Oroton CEO Mark Newman said a strategy to reposition the Oroton brand is still gaining traction.

“Our strategy to elevate our core Oroton brand, in particular to bring a halt to the heavy clearance activity and Friends & Family type sales that the brand had become reliant on, has cost more than expected, despite achieving our plans to grow margin and higher average selling prices in our full priced stores.

“We have made significant headway in re-establishing Oroton as a true Australian luxury brand, with a new, elevated store concept, limited edition products, focus on ‘clienteling’, an increase in average transaction value and endorsement as a luxury brand in the press.

“Importantly, however, we still have until the end of this year before we complete the cycle of the very heavy discounting from FY14 and move into a more comparable sales and earnings period. “

The third quarter and April in particular, reflects how much the heavy discounting from previous years has eroded the brands’ prestige.

The market has remained uncertain and the timing of Easter and ANZAC Day this year compared to last year also impacted sales.

“Both the Gap and Brooks Brothers brands achieved lower sales and margin than forecast and consequently contributed a higher loss than the prior corresponding period in the quarter."

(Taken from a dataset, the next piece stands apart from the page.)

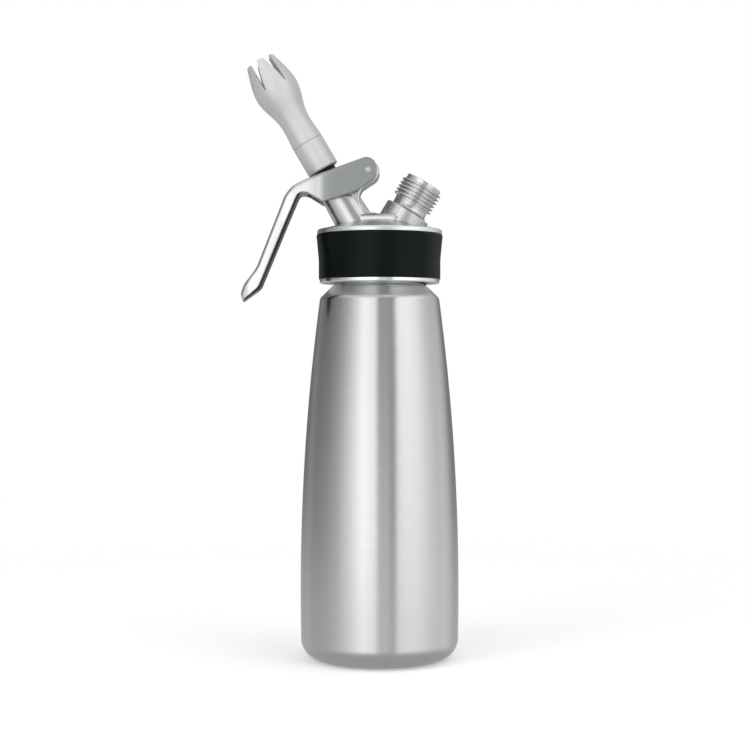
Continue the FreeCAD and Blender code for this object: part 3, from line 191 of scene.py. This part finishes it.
def make_studio():
    """World with upright sheets of light; the camera itself sees a plain white backdrop."""
    world = bpy.data.worlds.new("studio")
    world.use_nodes = True
    tree = world.node_tree
    tree.nodes.clear()
    direction = put(tree, "ShaderNodeTexCoord").outputs["Generated"]
    turned = put(tree, "ShaderNodeMapping", {"Vector": direction, "Rotation": (0, 0, math.radians(90))})
    bearing = put(tree, "ShaderNodeTexGradient", {"Vector": turned.outputs["Vector"]},
                  gradient_type="RADIAL").outputs["Fac"]
    height = split(tree, direction)["Z"]
    raised = sums(tree, "MAXIMUM", height, 0.0)
    off_middle = sums(tree, "SUBTRACT", bearing, RAMP_MIDDLE)
    leaned = sums(tree, "DIVIDE", off_middle, sums(tree, "MULTIPLY_ADD", raised, LEAN, 1.0))
    place = sums(tree, "ADD", leaned, RAMP_MIDDLE)
    climb = spread(tree, height, 0.0, CLIMB_TOP)
    level_sheets = sheet_ramp(tree, place, AT_HORIZON)
    room = blend_colours(tree, climb, level_sheets, sheet_ramp(tree, place, HIGHER_UP))
    below = sums(tree, "MULTIPLY", spread(tree, height, LOW_TO, LOW_FROM, 1.0, 0.0), LOW_SHARE)
    room = blend_colours(tree, below, room, grey(LOW_SHEET / RAMP_FULL))
    under = spread(tree, height, TABLE_TO, TABLE_FROM, 1.0, 0.0)
    room = blend_colours(tree, under, room, grey(TABLE_BRIGHTNESS / RAMP_FULL))
    above = spread(tree, height, SHEET_TOP, CEILING_FROM)
    room = blend_colours(tree, above, room, grey(CEILING_BRIGHTNESS / RAMP_FULL))
    sheets = put(tree, "ShaderNodeBackground", {"Color": room, "Strength": RAMP_FULL})
    plain = put(tree, "ShaderNodeBackground", {"Color": grey(1), "Strength": BACKDROP_BRIGHTNESS})
    seen = put(tree, "ShaderNodeLightPath").outputs["Is Camera Ray"]
    shown = put(tree, "ShaderNodeMixShader", {0: seen, 1: sheets.outputs[0], 2: plain.outputs[0]})
    put(tree, "ShaderNodeOutputWorld", {"Surface": shown.outputs[0]})
    bpy.context.scene.world = world
    return len(SHEETS)


print("sheet stops", make_studio())

# %% [markdown]
# The floor is a pale round table top. Its edge fades away, so no line shows where it ends. It
# glows a little, and a broad lamp from the upper left and a weaker one from the upper right
# lift it to near white, which leaves only a soft shadow where the bottle stands. The metal
# mirrors neither floor nor lamps, so its stripes are the sheets' alone.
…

Oroton now expects underlying group earnings before interest and tax to be approximately $4.5 million compared to last year’s figure of $13.3 million.

The group said the over $3 million of the decline is due to a significantly weaker Australian dollar, despite its conservative hedging policy.

“Clearly this is a disappointing result for the Group, but we are confident that as we move into FY16, with the benefits of a less discounted promotion plan, continued roll out of the new store concept, new product ranges, a new point of sale system and enhanced CRM capabilities, we will begin to move back into a growth phase for the Oroton brand.

“We have also recently started discussions with Brooks Brothers USA on how best to manage the Brook s Brothers brand in Australia in the future."